The Descent: Tobogganing Down
The descent was a thrilling adventure in its own right. After picking up our backpacks, we swapped into waterproof trousers and a special “diaper” for the slide down the snow. A series of toboggan runs carved into the ice made for an exhilarating ride. It felt like we were part of an Olympic luge team, sliding down the mountain’s icy tracks with speed and excitement.
Once we left the snow line, the remaining descent through loose lava gravel was far easier on the knees, compared to other treks we had completed. The soft ground made walking downhill less jarring, allowing us to appreciate the stunning views as we descended.
Safety and Group Management
Our group of 12 trekkers was led by experienced guides who kept a close watch on our progress. They split us into two groups to accommodate different skill levels, ensuring that no one felt pressured to climb faster than they were comfortable with. The guides were strict about safety, and rightly so—Villarrica is an active volcano. The volcano last erupted in March 2015 and the mountain was closed for some time. The previous big eruption was back in 1971 when the upper chair lift, amongst other things, was destroyed and at least 15 fatalities recorded.
Volcan Villarrica, Pucón, Chile
The Beer and Food Scene in Pucón
After a long day of adventure, Pucón’s vibrant beer and food scene is a welcome retreat. The town has developed a thriving craft beer culture, with several local breweries offering a wide variety of ales. From classic lagers to adventurous IPAs, the breweries often experiment with unique ingredients from the region, creating beers that are as refreshing as they are distinctive.

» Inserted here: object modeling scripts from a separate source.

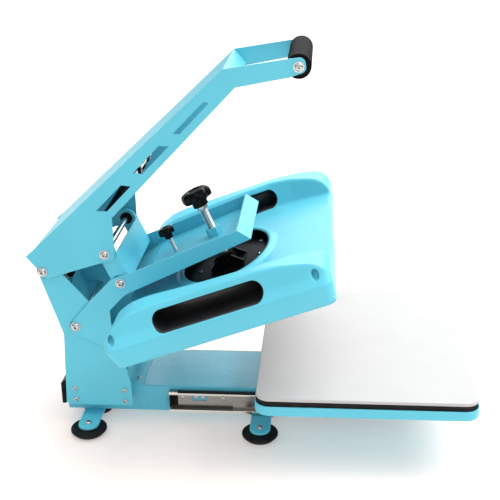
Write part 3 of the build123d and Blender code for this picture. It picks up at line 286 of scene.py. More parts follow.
@dataclass(frozen=True)
class Metal:
    """Bare or plated metal with painted shade that darkens sockets and seams; stretch draws its streaks along an
    axis.
    """

    name: str
    colour: Colour
    rough: float = 0.28
    grain: float = 260.0
    stretch: Triple = (1.0, 1.0, 1.0)
    tint: Colour = (1.0, 0.98, 0.95)
    edge: float = 0.0005
    shade_reach: float = 0.004
    socket_shade: float = 0.12

    def build(self) -> bpy.types.Material:
        """Makes the material.

        Returns:
            The material.
        """
        g = Graph.material(self.name)
        soft, edge = g.edges(self.edge)
        grain = g.noise(self.grain, 4.0, self.stretch)
        base = g.mix(g.noise(30.0, 3.0).ramp(0.35, 0.7), self.colour, toned(self.colour, *self.tint))
        streaked = g.mix(grain.ramp(0.35, 0.75) * 0.5, base, toned(self.colour, 0.78))
        # Painted shade: sockets and seams are darkened toward a near-black copy of the colour.
        return g.principled(
            Base_Color=g.mix(g.open_air(self.shade_reach).ramp(0.2, 0.8), toned(self.colour, self.socket_shade), streaked),
            Metallic=1.0,
            Roughness=grain * 0.16 + (self.rough - 0.08) + edge * 0.05,
            Normal=g.bump(0.08, 0.0003, grain, Normal=soft),
        )


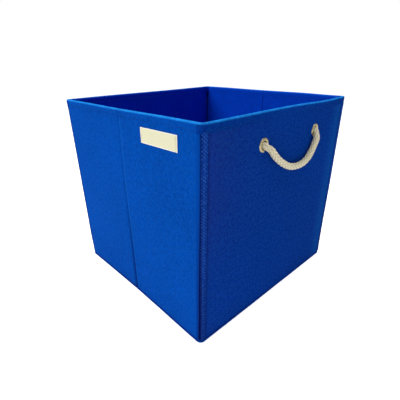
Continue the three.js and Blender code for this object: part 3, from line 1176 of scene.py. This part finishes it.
def pad_rings(low, high, corner, inset, seed, per_side=36):
    """Rings of points over a flat pad, from the middle of its top, over its edge, to the middle below."""
    cx, cy = (low.x + high.x) / 2, (low.y + high.y) / 2
    hx, hy = (high.x - low.x) / 2 - inset, (high.y - low.y) / 2 - inset
    hz = (high.z - low.z) / 2 - inset
    cz = (high.z + low.z) / 2
    outline = []
    for quarter in range(4):
        sx, sy = ((1, 1), (-1, 1), (-1, -1), (1, -1))[quarter]
        for k in range(9):
            turn = math.pi / 2 * (quarter + k / 8)
            outline.append((sx * (hx - corner) + corner * math.cos(turn),
                            sy * (hy - corner) + corner * math.sin(turn)))
        nx, ny = ((-1, 1), (-1, -1), (1, -1), (1, 1))[quarter]
        a = outline[-1]
        turn = math.pi / 2 * (quarter + 1)
        b = (nx * (hx - corner) + corner * math.cos(turn), ny * (hy - corner) + corner * math.sin(turn))
        for s in np.linspace(0, 1, per_side + 2)[1:-1]:
            outline.append((a[0] + (b[0] - a[0]) * s, a[1] + (b[1] - a[1]) * s))
    outline = np.array(outline)
    rings = []
    rows = [(share, 1.0) for share in (0.05, 0.2, 0.35, 0.5, 0.65, 0.78, 0.88, 0.94, 0.975)]
    edge = [(1 - 0.004 * (1 - math.sin(a)), math.cos(a)) for a in np.linspace(0.3, math.pi - 0.3, 7)]
    rows = rows + edge + [(share, -1.0) for share, _ in reversed(rows)]
    for share, level in rows:
        ring = np.zeros((len(outline), 3))
        ring[:, 0] = cx + outline[:, 0] * share
        ring[:, 1] = cy + outline[:, 1] * share
        ring[:, 2] = cz + hz * level
        if level > 0.5:
            dip = 0.0002 * ripple(ring[:, 0], ring[:, 1], seed, 0.08, 4)
            ring[:, 2] += np.minimum(dip, 0.0) * (1 if share < 0.99 else 0)
        rings.append(ring)
    return rings


def base_insert():
    """The loose stiff base: a board in a cloth sleeve, with a pull tab to lift it by."""
    low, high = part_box("insert_sleeve")
    skin = 0.0005
    outer, faces = dish(pad_rings(low, high, 0.0024, 0.0, 51))
    inner, inner_faces = dish(pad_rings(low, high, 0.0019, skin, 51))
    count = len(outer)
    points = np.concatenate([outer, inner])
    faces = faces + [tuple(count + i for i in f)[::-1] for f in inner_faces]
    piece = mesh_piece("insert_sleeve_cloth", points, faces, finish_for("lining"), points[:, :2])
    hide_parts("insert_sleeve")
    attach(piece, "base_insert")
    board = frame["nodes"]["insert_board"]
    board.data.materials.clear()
    board.data.materials.append(finish_for("board"))
    low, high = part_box("insert_pull_tab")
    columns, rows = 24, 13
    u, v = np.meshgrid(np.linspace(0, 1, columns), np.linspace(0, 1, rows))
    x = low.x + (high.x - low.x) * u
    y = low.y + (high.y - low.y) * v
    arch = 0.0032 * np.sin(math.pi * np.clip((u - 0.12) / 0.76, 0, 1)) ** 2
    z = high.z + arch
    grid = np.stack([x, y, z], axis=2)
    edge = np.clip(1 - np.minimum(v, 1 - v) / 0.09, 0, 1)
    back = grid - np.array([0, 0, high.z - low.z])
    piece = cloth_shell(
        "insert_lift_tab", grid, back, finish_for("tape"), np.stack([x, y], axis=2),
        {"rubbed": 0.3 * edge},
    )
    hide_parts("insert_pull_tab")
    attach(piece, "base_insert")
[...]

Pucón’s culinary scene is also a highlight. Traditional Chilean dishes like empanadas, asado (barbecued meats), and curanto (a seafood and meat stew cooked in an earth oven) are widely available. Restaurants range from rustic Mapuche-inspired eateries to more modern establishments serving fusion cuisine. Given the town’s proximity to both the coast and fertile farmlands, the ingredients are always fresh, and seafood, in particular, is a local specialty.
Pucón, Chile
Pucón’s Adventure Haven
Beyond the volcanic climb, Pucón offers a wide variety of outdoor activities. The nearby lakes and rivers are perfect for water sports such as kayaking and rafting, while the surrounding forests and hills provide excellent trekking, horseback riding, and wildlife spotting opportunities. For those seeking relaxation, Pucón is also known for its thermal springs, where you can soak in naturally heated waters, often with panoramic views of the surrounding landscape.
Environmental Considerations
The Lake District’s natural environment is both a major attraction and a source of environmental concern. The region’s volcanic activity influences the local ecology, while the popularity of outdoor activities places pressure on natural resources. Sustainable tourism practices are essential to preserving the area’s pristine landscapes and biodiversity.
Final Thoughts
Pucón and the Chilean Lake District are a paradise for adventurers and nature lovers. From climbing the mighty Volcán Villarrica to exploring the verdant forests and lakes, this region is as diverse as it is beautiful. Whether you’re seeking adrenaline-pumping activities or simply want to relax in a stunning natural setting, Pucón has something for everyone.
Dates 01/04/2018 to 04/04/2018 – Dragoman Days 29 to 32
Absolutely exhilarating mate – what a fabulous experience you two are having. Love and hugs to you both.